The second example here, is finding links that lead directly to a file, rather than a page:

//add 'type="mime/type"' to links in the content:
$content = preg_replace_callback (
	//this regex finds links to the listed file types, and adds 'type="mime/type"'
	'/<a([^>]*)href="([^"]+)\.(gif|jpg|png|pdf|zip|exe)"([^>]*)>/',
	//this does the insertion, recreating the link, with the added attribute
	create_function ('$m',
		'return "<a type=\"".mimeType($m[3])."\"${m[1]}href=\"${m[2]}.${m[3]}\"${m[4]}>";'
	), $content
);

//the "mimeType" function called above, which returns a mime-type from a file-extension
function mimeType ($extension) {
	switch ($extension) {
		case 'gif':	return 'image/gif';			break;
		case 'jpg':	return 'image/jpeg';			break;
		case 'png':	return 'image/png';			break;
		case 'pdf':	return 'application/pdf';		break;
		case 'zip':	return 'application/zip';		break;
		case 'exe':	return 'application/octet-stream';	break;
	}
}

The CSS

Internal Links

For links that are not external… which is easy now that they are automatically marked up by the PHP.
(A description of the CSS3 selectors used can be found here)

a:not([rel~="external"]) {
	text-decoration: none; border-bottom: dotted 1px;
}

A colour is not given on the border-bottom attribute so as to keep the existing link colour - even the user’s chosen browser link colour if the link colour has not been overridden anywhere.

Links to Files

We will cover these next, as the CSS for external links makes reference to these.

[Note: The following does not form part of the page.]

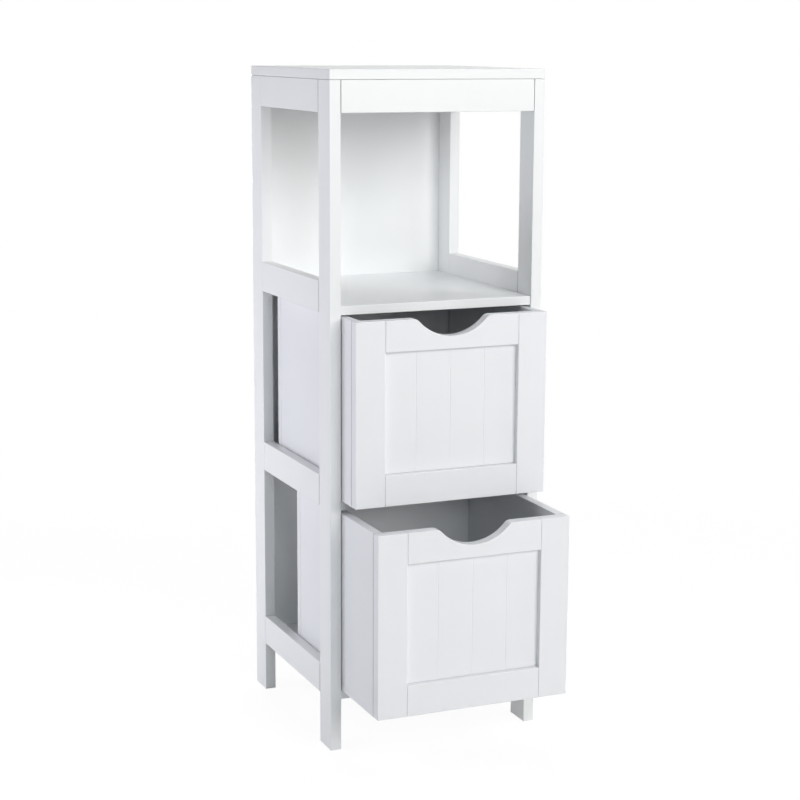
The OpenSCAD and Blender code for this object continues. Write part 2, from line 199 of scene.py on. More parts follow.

a[type]		{padding: 0 5px 0 25px; text-decoration: none;
		 /* start with the default "unknown file-type" icon */
		 background: #dedede url("/design/icons/page_white.png") no-repeat 5px 50%;
		 /* rounded, borders. the bottom border is removed for if the link is internal */
		 -moz-border-radius: 4px; -webkit-border-radius: 4px; border-bottom: 0 !important;}
a[type]:hover	{background-color: #eea;}

/* these icons © Mark James, <famfamfam.com/lab/icons/silk> */
a[href$=".gif"], a[href$=".jpg"], a[href$=".png"]
		{background-image: url("/design/icons/page_white_picture.png");}
a[href$=".pdf"]	{background-image: url("/design/icons/page_white_acrobat.png");}
a[href$=".zip"]	{background-image: url("/design/icons/page_white_zip.png");}
a[href$=".exe"]	{background-image: url("/design/icons/application_xp_terminal.png");}

/* Firefox users will get their own native icons from their OS.
   I’m sure this can be done in Safari, but I don’t know how */
@-moz-document url-prefix() {
	/* `@moz-document` isolates the following CSS for Firefox (gecko) only */
	/* get the "unknown file-type" icon from the OS */
	a[type]		{background-image: url("moz-icon://.?size=16");}
	/* and the other file type icons */
	a[href$=".gif"]	{background-image: url("moz-icon://.GIF?size=16");}
	a[href$=".jpg"]	{background-image: url("moz-icon://.JPG?size=16");}
	a[href$=".png"]	{background-image: url("moz-icon://.PNG?size=16");}
	a[href$=".pdf"]	{background-image: url("moz-icon://.PDF?size=16");}
	a[href$=".zip"]	{background-image: url("moz-icon://.ZIP?size=16");}
	a[href$=".exe"]	{background-image: url("moz-icon://.EXE?size=16");}
}

External Links

External links already have the underline as part of the defaults.

/* set the default external-link icon (this icon taken from Wikipedia) */
a[rel~="external"]:not([type]) {
	background: url('/design/icons/external.png') no-repeat 0 50%;
}
/* hide the icon when not hovering on the link (whilst keeping the icon on standby)
   `:not([type])` is needed to not break the file-links which already have an image */
a[rel~="external"]:not([type]):not(:hover) {
	background-image: none;
}
/* when you hover over the link, jut the favicon over the left side */
a[rel~="external"]:not([type]):hover {
	/* `background-color` is set to prevent text clashing with heavily transparent favicons, like Google’s */
	margin-left: -18px; padding-left: 18px; background-color: #fcfcfc;
}

/* some favicons for common websites I link to.
   the `:hover` is only required by Safari to prevent it from preloading these */
a[href*="apple."]:hover		{background-image: url('http://apple.com/favicon.ico');}
a[href*="archive.org"]:hover	{background-image: url('http://web.archive.org/favicon.ico');}
a[href*="deviantart."]:hover	{background-image: url('http://i.deviantart.com/icons/favicon.png');}
a[href*="google."]:hover	{background-image: url('http://google.com/favicon.ico');}
a[href*="osnews."]:hover	{background-image: url('http://osnews.com/favicon.ico');}
a[href*="php.net"]:hover	{background-image: url('http://static.php.net/www.php.net/favicon.ico');}
a[href*="slashdot."]:hover	{background-image: url('http://slashdot.org/favicon.ico');}
a[href*="tinyurl."]:hover	{background-image: url('http://tinyurl.com/favicon.ico');}
a[href*="wikipedia."]:hover	{background-image: url('http://en.wikipedia.org/favicon.ico');}
a[href*="youtube."]:hover	{background-image: url('http://s.ytimg.com/yt/favicon-vfl1123.ico');}

/* icons for other protocols */
a[href^="mailto:"]:hover	{background-image: url('/design/icons/email.png');}
a[href^="itms:"]:hover		{background-image: url('/design/icons/itms.png');}

Enjoy.

Limitations

Requires the :not CSS3 selector, available in Firefox, Safari & Opera 9.5.
As you can imagine, this does not work in IE. But then as you know, I don’t care.